I'm really bothered personally by some of the assumptions I've seen made in this thread. I should preface this by saying that A: I'm a white cis male, so I lack any personal experience of what other people have experienced and B: I'm personally emotionally close to this issue because my SO is feminine according to traditional gender appearance norms but was AMAB, identifies as male, and is happiest looking traditionally feminine and having male genitalia.
I'm not posting to defend CDProjekt or their use of this image in the game (who I'm not a super big fan of) and I'm not giving them the benefit of the doubt. I'm posting because someone of the assumptions made and attitudes displayed personally bother me and could affect my SO who is very dear to me. I've tried to make the tone of this post calm and civil, but it WAS written from an emotionally charged place and I feel that it is important to get not just my thoughts but my feelings across on some of this. Also, I wrote this before the thread was locked, so this is written from the context of the things that were said in the first 200 or so posts.

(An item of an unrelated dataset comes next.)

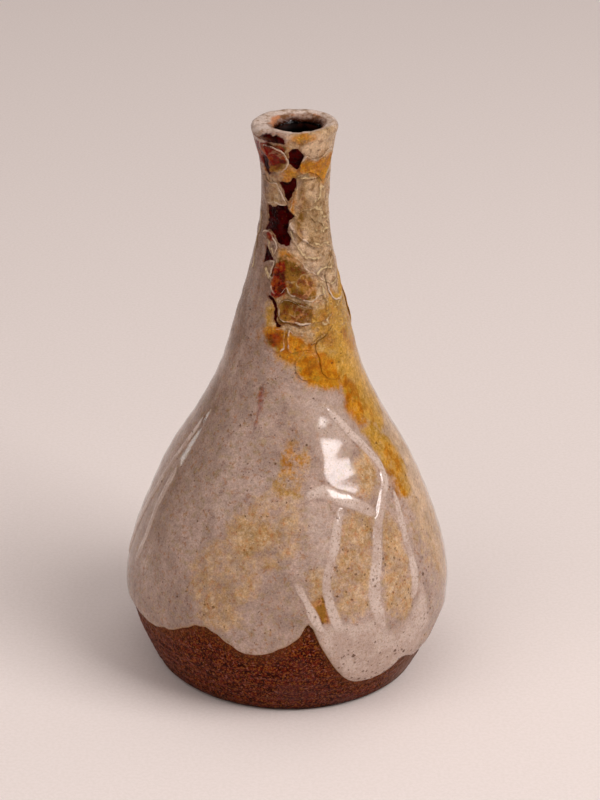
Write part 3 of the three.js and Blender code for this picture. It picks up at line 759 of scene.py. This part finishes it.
def plate_mesh(name, material, seed):
    """A plate with its own thickness, from the middle of its top over the edge to the middle of
    its underside, which sinks into the coat away from the curled edge."""
    x, y, middle, scale = rounded_outline(PLATES[name], 0.3, seed)
    plateau = 0.3
    thickness = 0.34
    sunk = -0.35
    curl, direction = PLATE_CURL[name]
    toward = 0.5 + 0.5 * np.cos(np.arctan2(y, x) - math.radians(direction))
    patchy = 0.5 + 0.5 * waves(np.arange(len(x)) / len(x) * 360, 9, seed + 2)
    lifted = 1.3 * curl * (0.2 + 0.8 * toward) * (0.35 + 0.65 * patchy)

    # Rings at set depths from the edge, closer on a narrow plate, then on towards the middle
    insets = np.array([0.0, 0.1, 0.24, 0.42, 0.66, 0.95, 1.3, 1.8, 2.4])[:, None]
    reach = np.hypot(x, y)
    share = insets * np.minimum(1, 0.9 * reach / insets[-1]) / reach
    share = np.r_[share, [share[-1] + (1 - share[-1]) * s for s in (0.2, 0.4, 0.6, 0.8)]]
    inset = share * reach
    dip = 0.1 * np.exp(-(((inset - 1.5) / 0.7) ** 2))
    face = plateau + lifted * np.exp(-((inset / 0.85) ** 2)) - dip
    top = face - 0.12 * (1 - np.clip(inset / 0.16, 0, 1)) ** 2
    hanging = smooth_step(1.5, 0.5, inset)
    under = (face - thickness) * hanging + sunk * (1 - hanging)
    # A pale painted highlight along the curled edge, strongest on the side where it curls out
    highlight_amount = np.exp(-((inset / (0.5 + 0.3 * patchy)) ** 2)) * (0.3 + 0.7 * toward)

    shrink = 1 - np.r_[share[::-1], share]
    angles = middle[0] + x * shrink / scale
    heights = middle[1] + y * shrink
    bumps = 0.06 * soft_noise(angles[:len(top)], heights[:len(top)], 70, 2.6, seed + 3)
    above = np.r_[top[::-1] + bumps, under]
    angles = np.r_[angles.ravel(), middle[0], middle[0]]
    heights = np.r_[heights.ravel(), middle[1], middle[1]]
    points = coat_point(angles, heights, np.r_[above.ravel(), plateau, sunk])
    layers = paint(angles, heights)
    layers["oxblood"] = np.full(angles.shape, -2.0)
    # The edge layer carries that painted highlight, stronger near the pale edge lines
    near = smooth_step(3.2, 1.4, distance_to_any(angles, heights, PALE_EDGES))
    edges = np.r_[highlight_amount[::-1], 0.4 * np.exp(-inset / 0.3)]
    layers["edge"] = np.r_[edges.ravel(), 0, 0] * (0.25 + 0.75 * near)
    faces = capped_faces(*shrink.shape)
    add_mesh("neck_plate_" + name, points, faces, layers, material)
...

I'm bothered by the assumption that simply because someone looks feminine according to traditional gender norms and has a penis they must be transgender. There are a number of other reasons I can think of for someone to appear traditionally feminine and have a penis, regardless of how they identify. Other gender identities, subcultures, aesthetics. I'm not going to enumerate them; I would probably miss some and I really shouldn't need to for my point to get across. This particular assumption is also complicated by the fact that this is a cyberpunk game based on a cyberpunk game based on another cyberpunk game based on cyberpunk fiction from the 80s. Cyberpunk isn't synonymous with transhumanism, but it definitely overlaps and transhuman themes have been leaking into cyberpunk ever since it got out of the 80s. One of these is the blurring of gender, sex, or at least of traditional gender norms. Another is an increasing normalization of sex in all its forms.
I'm particularly bothered by this assumption because actions and words coming from beliefs built on this assumption caused my SO to struggle with their identity for years. Simply being more accepting of those who don't fit the accepted boxes could have made their life a lot better, sooner.
I'm bothered by the assumption that depicting a person who IS trans with a penis in a sexual manner must be fetishism of trans people and the claim that we should always assume that it is. There are many people who are trans but have no desire or intention to undergo bottom surgery. Rare though they seem, there are people who might undergo bottom surgery in the future but are at least comfortable with the genitalia they have. Is it really fetishism to allow them the same treatment in media that cis men and women get? Sex has been used in advertising for a long time, sometimes subtly, sometimes blatantly. Sexual advertisements are particularly non-surprising in a cyberpunk work where corporations and their ad material rule the world. The genitalia of the subject of the in-universe ad are definitely the focus, but is this any different than how a sexually charged ad might focus on someone else's genitalia or secondary sexual characteristics? Are non-op, pre-op trans people or others not allowed to participate in advertisements or other works in the same way as someone else because someone might fetishize them?
I am personally bothered by this because to decry a fictional representation of something is not far away from trying to deny real representations, and that affects my SO and others like them. More importantly in the general and the short term, non-op trans people have gotten a lot of hate, even from other trans people. I've seen it in certain trans-focused online communities and my SO experienced it in real life. It has improved recently but the bigotry and mistreatment is not gone. Treating any sexualized depiction of a traditionally feminine person with a penis as a fetishized depiction of a trans person is unquestionably marginalizing non-op trans people and the other groups I mentioned earlier even if the marginalization is unintended. Decrying that depiction could result in disenfranchising those people. To me it seems awfully similar to the attitude that only 'passing' traditionally attractive trans people should be public representations of the trans community, a position that is harmful and in my opinion unneccesarily and sometimes intentionally cruel to those who might not pass or be traditionally attractive.
That all said, I wouldn't really be surprised if it turns out that many people who work at CD Projekt have less than respectful ideas of and on trans people and this image was made by them. But CD Projekt's intentions don't change the reactions some people have already had and how their attitudes can affect people, including one close to me.